Thursday, March 28, 2024

After Disabled Woman is Beaten, L.A. Police Officer Testifies That ‘Code of Silence’ Only Exists in Gangs and Movies

Zennea Foster
Zennea Foster was born with Erb’s Palsy rendering one of her arms immobile. She alleges several LAPD officers beat her in 2015.

Los Angeles Police Officer Andre Burton, whose actions are the at the center of ta civil trial alleging he beat Zennea Foster, a disabled woman, testified last week that he was unaware of a code of silence among police officers and that he’d only heard of that in movies.  When pressed by Foster’s attorney Carl Douglas on his understanding of a code of silence, Burton likened it to gang member’s code of conduct.

“Like I said we don’t,” said Officer Burton. “It’s in movies and stuff like that. That’s nothing we’re trained on or you get in the car and talk about a silence code or stuff like that.”

The civil trial taking place in Los Angeles continues this week and involves a disabled woman who alleges that in 2015 Burton and other police officers repeatedly punched her, including in the face, and pinned her non-functioning arm underneath her body.

Zennea Foster, who was born with Erb’s Palsy rendering her left arm and hand immobile, will continue her testimony Wednesday morning about how LAPD officers retaliated against her by by hitting her, including blows landing against one of her eyes.

Foster, who admits that she hit an officer in self-defense, is suing the Los Angeles Police Department for civil rights violations, assault and battery.

“It was a natural reaction after he hit me,” Foster said of Los Angeles police Officer Andre Burton.

The plaintiff  told a Los Angeles Superior Court jury that after she fell to the ground, other officers joined the melee and began kicking her. She testified she additionally felt pain to her back caused by the officers striking her with either their knees or their elbows.

“They kept saying I was resisting arrest, but I wasn’t,” Foster said.

Foster’s lawyer, Carl Douglas, alleges his client’s legs were hobbled and that she endured the worst beating of a female by police that he has seen in his 37 years as a lawyer. At his request, she stood up in the witness chair to demonstrate the limits of her use of her disabled arm, which prevents her from such common movements as clenching her fist while raising her arm above her head.

Zennea Foster
Zennea Foster after being tied up by LAPD officers.

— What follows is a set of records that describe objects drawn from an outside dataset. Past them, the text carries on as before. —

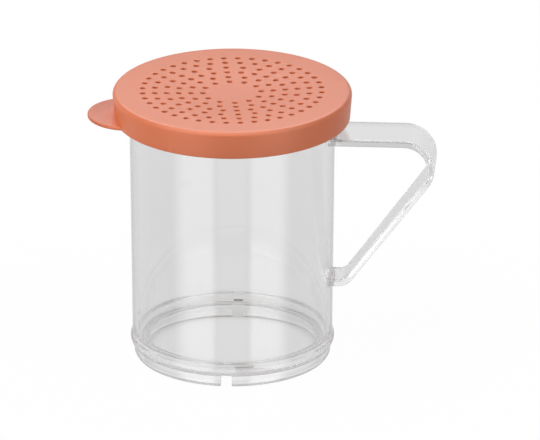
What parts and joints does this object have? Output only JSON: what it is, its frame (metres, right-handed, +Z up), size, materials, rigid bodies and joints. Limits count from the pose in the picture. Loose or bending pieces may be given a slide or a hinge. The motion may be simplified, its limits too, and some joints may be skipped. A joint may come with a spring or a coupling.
{
  "type": "shaker cup with handle and perforated lid",
  "caption": "Clear straight-walled shaker cup with a one-piece strap handle, closed by a coral perforated lid with a pull tab that snaps over its rim.",
  "frame": {"origin": "centre of the foot ring, on the plane that the cup stands on", "axes": "+Z up along the cup's axis, +X towards the handle, +Y completes the right-handed set and points away from the drain notch that the picture shows in front"},
  "size_m": [0.1214, 0.0834, 0.098],
  "materials": {
    "clear_plastic": "clear, polished polycarbonate",
    "lid_plastic": "satin coral polyethylene"
  },
  "bodies": {
    "cup": {"cup": "clear_plastic"},
    "lid": {"lid": "lid_plastic"}
  },
  "joints": [
    {"name": "lid_lift", "type": "slide", "parent": "cup", "child": "lid", "axis": [0, 0, 1], "range_m": [0, 0.03]}
  ]
}
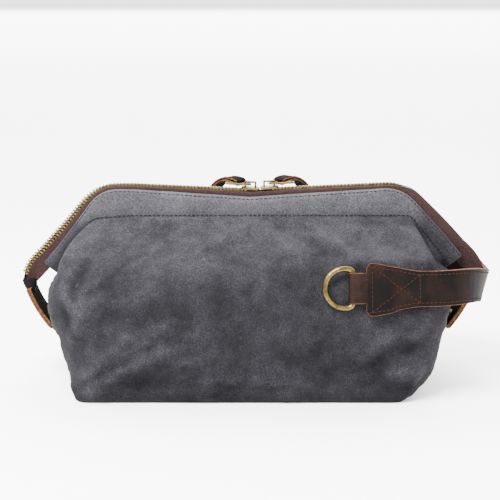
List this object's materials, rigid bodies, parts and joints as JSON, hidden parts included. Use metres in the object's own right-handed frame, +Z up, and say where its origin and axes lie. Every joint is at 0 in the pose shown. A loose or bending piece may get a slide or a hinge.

“Never in my over 37-year career have I ever heard of a woman being beaten as badly as Zennea Foster was on February 4, 2015,” said Foster’s counsel attorney Carl Douglas. “The Defendants concede that they are responsible for her battered and bruised face. One of the Defendants who was recently deposed admitted that he could think of only one other time in his 27-year police career of a police officer punching a woman two times in the face. Another officer–a sergeant–conceded that he had never over the course of his 21-year career ever heard of a police officer striking a woman twice in her face. Another officer conceded that he had never encountered another incident in his nine-year career of a woman being punched twice in her face by another officer. That officer stands at least nine inches taller than Ms. Foster and weighs at least 60 pounds more than her and just heightens the outrageousness of his actions. That she is disabled and physically unable to have done the things that she was alleged to have done serves to increase the maliciousness of her attack.”

Case Background

Ms. Foster alleges that on February 4, 2015, she was called to her property in South Los Angeles that she rents out to several tenants who live on a fixed income.  At the time of this incident, Ms. Foster was a college graduate and mother of four who had worked for over 18 years for the Los Angeles Unified School District as a Special Education assistant.

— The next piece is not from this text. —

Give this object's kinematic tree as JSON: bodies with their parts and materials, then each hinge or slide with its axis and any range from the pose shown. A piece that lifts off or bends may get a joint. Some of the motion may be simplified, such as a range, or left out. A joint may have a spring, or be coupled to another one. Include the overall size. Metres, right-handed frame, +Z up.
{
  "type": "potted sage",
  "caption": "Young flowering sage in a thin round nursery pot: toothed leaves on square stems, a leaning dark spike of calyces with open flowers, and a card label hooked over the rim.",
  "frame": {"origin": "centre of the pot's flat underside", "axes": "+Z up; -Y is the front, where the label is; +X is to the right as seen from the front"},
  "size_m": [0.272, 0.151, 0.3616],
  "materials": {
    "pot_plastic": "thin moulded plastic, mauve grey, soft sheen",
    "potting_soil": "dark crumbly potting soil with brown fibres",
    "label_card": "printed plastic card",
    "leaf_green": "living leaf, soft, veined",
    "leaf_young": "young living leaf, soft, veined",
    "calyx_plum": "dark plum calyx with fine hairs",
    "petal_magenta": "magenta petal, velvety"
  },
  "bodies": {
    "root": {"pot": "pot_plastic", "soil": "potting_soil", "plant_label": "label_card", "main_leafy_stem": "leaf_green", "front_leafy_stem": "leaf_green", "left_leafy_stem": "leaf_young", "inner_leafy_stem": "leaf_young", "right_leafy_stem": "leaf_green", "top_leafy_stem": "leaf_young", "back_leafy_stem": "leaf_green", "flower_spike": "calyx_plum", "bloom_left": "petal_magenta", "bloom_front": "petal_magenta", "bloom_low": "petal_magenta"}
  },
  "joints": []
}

Ms. Foster arrives at the property first and then her boyfriend arrive on a motorcycle that he parks in front of the property.  The two residents involved in the incident have both left the premises. As Ms. Foster and her boyfriend are standing on the porch, officers from LAPD’s 77th Street Division arrive on the scene.

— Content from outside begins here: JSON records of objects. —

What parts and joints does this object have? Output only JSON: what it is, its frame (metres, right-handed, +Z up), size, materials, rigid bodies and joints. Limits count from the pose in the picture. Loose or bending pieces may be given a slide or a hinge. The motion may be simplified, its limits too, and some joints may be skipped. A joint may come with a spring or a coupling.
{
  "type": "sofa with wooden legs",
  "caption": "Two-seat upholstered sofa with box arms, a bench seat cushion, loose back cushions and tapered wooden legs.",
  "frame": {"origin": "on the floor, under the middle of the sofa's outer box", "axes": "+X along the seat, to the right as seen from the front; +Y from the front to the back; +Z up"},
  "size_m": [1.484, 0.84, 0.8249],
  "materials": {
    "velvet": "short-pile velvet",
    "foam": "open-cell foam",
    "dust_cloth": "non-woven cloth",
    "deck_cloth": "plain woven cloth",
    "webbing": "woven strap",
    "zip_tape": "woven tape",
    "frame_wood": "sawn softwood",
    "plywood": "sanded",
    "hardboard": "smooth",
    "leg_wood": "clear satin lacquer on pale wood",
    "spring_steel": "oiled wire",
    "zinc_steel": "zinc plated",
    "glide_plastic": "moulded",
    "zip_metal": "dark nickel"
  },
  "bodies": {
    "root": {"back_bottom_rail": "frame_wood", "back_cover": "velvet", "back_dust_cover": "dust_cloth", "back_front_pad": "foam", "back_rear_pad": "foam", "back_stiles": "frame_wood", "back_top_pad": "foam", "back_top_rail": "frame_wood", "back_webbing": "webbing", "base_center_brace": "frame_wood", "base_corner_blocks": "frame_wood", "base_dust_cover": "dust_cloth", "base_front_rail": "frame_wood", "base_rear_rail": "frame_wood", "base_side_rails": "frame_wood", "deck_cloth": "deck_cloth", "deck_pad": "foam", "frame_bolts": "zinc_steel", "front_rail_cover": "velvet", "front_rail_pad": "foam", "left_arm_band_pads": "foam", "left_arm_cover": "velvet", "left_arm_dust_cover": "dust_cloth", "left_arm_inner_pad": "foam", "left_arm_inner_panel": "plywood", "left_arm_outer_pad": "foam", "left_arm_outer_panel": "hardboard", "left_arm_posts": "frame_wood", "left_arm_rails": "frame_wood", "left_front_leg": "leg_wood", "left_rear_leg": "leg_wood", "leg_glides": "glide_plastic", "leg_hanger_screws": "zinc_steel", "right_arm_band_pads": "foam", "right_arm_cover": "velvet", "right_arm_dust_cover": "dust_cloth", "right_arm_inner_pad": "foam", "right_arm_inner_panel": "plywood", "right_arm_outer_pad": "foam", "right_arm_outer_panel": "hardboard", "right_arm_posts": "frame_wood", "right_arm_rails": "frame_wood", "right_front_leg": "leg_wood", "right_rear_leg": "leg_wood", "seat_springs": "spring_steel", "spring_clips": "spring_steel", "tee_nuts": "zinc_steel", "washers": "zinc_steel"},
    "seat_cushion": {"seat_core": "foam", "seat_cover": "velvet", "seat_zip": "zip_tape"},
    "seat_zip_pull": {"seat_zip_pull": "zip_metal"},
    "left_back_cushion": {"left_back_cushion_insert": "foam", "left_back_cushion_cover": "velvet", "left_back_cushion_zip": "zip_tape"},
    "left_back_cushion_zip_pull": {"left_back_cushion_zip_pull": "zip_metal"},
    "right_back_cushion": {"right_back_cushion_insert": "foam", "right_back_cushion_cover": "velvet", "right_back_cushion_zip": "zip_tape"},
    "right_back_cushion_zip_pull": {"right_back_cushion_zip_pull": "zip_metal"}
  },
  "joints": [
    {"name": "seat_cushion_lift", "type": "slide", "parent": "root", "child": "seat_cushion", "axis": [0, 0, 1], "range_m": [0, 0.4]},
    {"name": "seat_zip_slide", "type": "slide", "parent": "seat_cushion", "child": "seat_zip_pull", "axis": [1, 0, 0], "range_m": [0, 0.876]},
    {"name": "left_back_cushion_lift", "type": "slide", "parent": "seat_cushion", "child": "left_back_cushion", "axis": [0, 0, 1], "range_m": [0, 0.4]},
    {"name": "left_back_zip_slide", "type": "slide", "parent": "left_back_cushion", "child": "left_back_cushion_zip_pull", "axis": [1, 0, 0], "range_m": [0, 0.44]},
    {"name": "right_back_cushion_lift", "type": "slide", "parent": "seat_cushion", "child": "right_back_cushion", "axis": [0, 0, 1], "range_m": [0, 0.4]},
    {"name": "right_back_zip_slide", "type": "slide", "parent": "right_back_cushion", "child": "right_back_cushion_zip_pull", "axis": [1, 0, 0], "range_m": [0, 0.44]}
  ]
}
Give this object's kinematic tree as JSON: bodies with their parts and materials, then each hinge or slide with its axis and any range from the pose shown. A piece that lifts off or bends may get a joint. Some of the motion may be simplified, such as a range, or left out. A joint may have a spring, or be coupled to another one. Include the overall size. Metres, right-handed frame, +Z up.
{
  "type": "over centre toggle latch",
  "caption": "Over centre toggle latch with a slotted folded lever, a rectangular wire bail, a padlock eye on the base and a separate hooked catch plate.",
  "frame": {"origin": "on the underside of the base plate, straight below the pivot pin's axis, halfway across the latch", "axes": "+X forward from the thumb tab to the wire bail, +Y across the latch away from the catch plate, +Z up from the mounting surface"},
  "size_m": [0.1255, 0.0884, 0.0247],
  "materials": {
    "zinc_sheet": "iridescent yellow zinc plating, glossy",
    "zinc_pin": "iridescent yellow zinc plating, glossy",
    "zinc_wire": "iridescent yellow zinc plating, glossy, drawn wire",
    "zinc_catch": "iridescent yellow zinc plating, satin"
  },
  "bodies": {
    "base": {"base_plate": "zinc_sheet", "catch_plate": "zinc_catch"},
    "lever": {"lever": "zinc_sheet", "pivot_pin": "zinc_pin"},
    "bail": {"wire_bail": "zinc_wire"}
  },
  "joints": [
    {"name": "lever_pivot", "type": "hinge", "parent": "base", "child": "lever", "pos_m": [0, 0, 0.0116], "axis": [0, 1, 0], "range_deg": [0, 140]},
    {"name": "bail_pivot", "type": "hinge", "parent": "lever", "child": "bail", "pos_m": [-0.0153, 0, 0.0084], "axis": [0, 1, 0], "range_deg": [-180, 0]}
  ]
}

Witnesses say one police officer says, “Nice bike, we’re taking it.” The boyfriend responds by asking why and says “That’s not what you’re here for.” A police officer asks, “Who said that?” and then says, “Cuff him” and the police handcuff the boyfriend.

Ms. Foster, who only stands 5’3”, proceeds to tell the officers that she’s the owner of the house and that the suspect is no longer here. Witnesses say an officer responded by saying that he didn’t care.

By this time, all of Ms. Foster’s tenants were outside standing on the porch. Officers then instructed everyone to move to the damp grass.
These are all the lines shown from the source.